Unfortunately, however, anyone remaining there the next day died instantly when the flows brought with it the same scorching temperatures that killed everyone in Pompeii. The remains of the people from Herculaneum were only discovered buried in silt in the 1980s, the first good examples in modern times of complete Roman skeletons (since the Romans always cremated their dead).
Herculaneum was so well covered in silt that it was only re-discovered in the 1700s when workmen were digging a well. A portion of the town has now been painstakingly excavated, and we were quite amazed at the “modern” look of the curved roofs over the boat sheds, as well as the flat roofs of the multi-storey homes.

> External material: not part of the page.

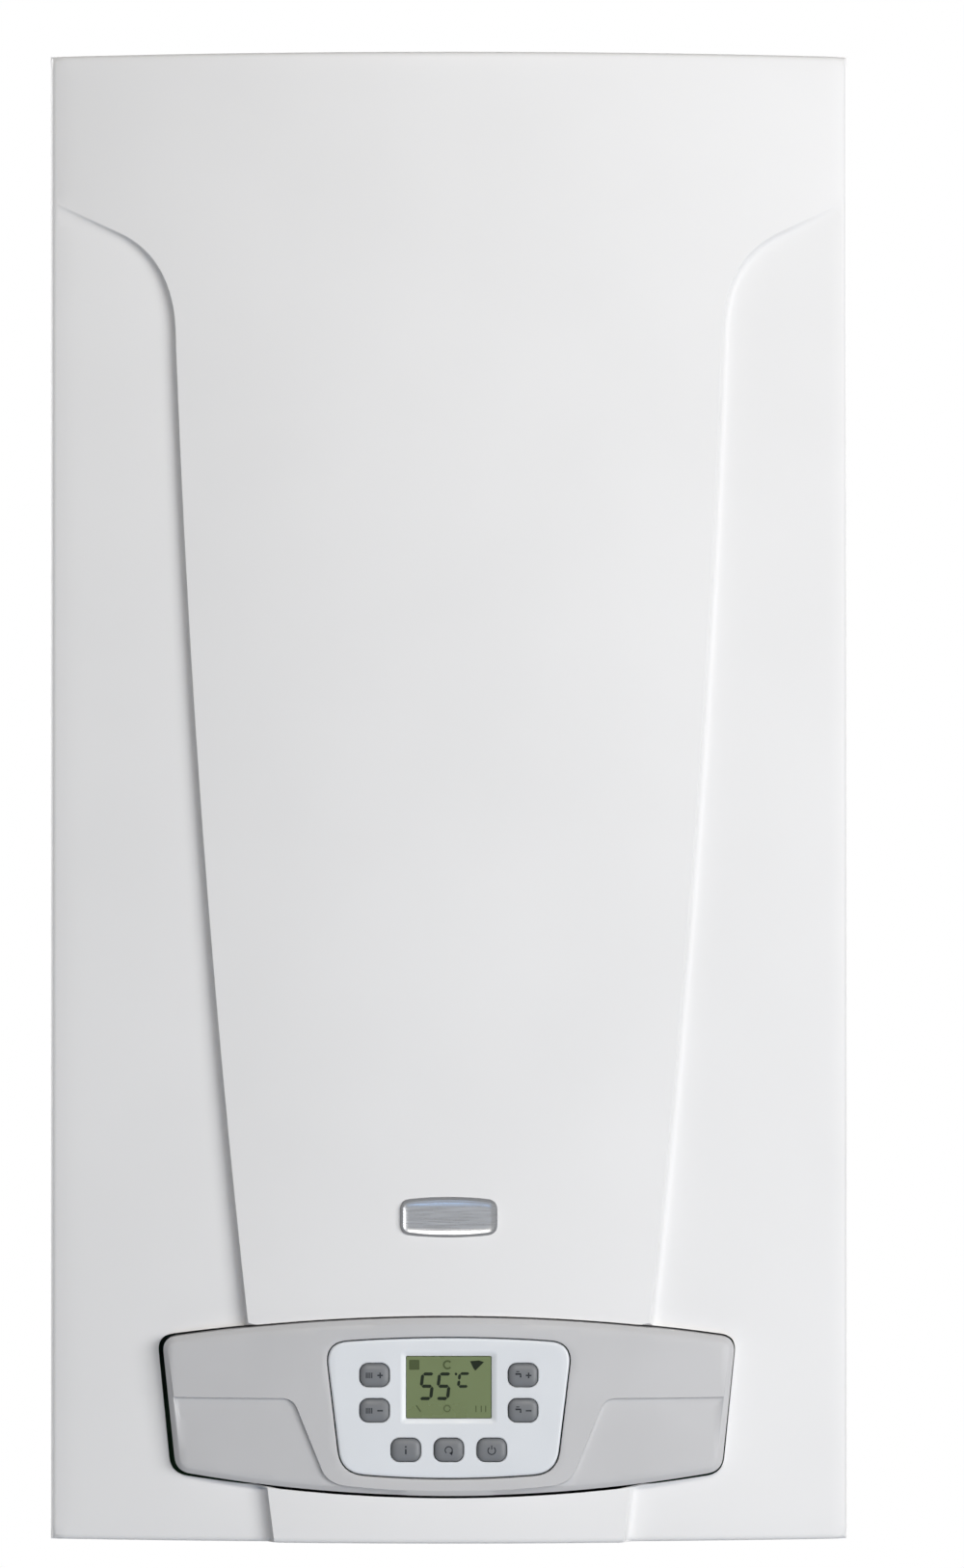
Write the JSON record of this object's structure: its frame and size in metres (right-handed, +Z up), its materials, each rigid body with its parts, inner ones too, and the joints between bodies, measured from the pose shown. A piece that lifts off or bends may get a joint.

Another wonder, I’d have to say, in both sites, is how “up close and personal” we were allowed to get with many of the things on show. You can actually walk on painstakingly executed mosaic floors, and touch two-thousand-year-old frescoes that while understandably a bit worse for wear, nevertheless show what an amazingly resilient technique this wall decoration-cum-art really is.
But while all that is truly extraordinary, I couldn’t help but also feel a bit like a modern-day Barbarian, one of countless others from all around the world who have “trodden on” things here so precious and rare, with little or no understanding of who made them, how they were constructed, or what symbolic meanings they might contain.
The Italians have done what they can to look after Pompeii and Herculaneum, given their resources, and the number of other amazing treasures in their country they have to protect and conserve.
But honestly you can’t help but feel that the whole world should contribute more to these two truly unique places, so that well-meaning visitors don’t manage to finally destroy what a major eruption of the earth’s crust and the ravages of time could not.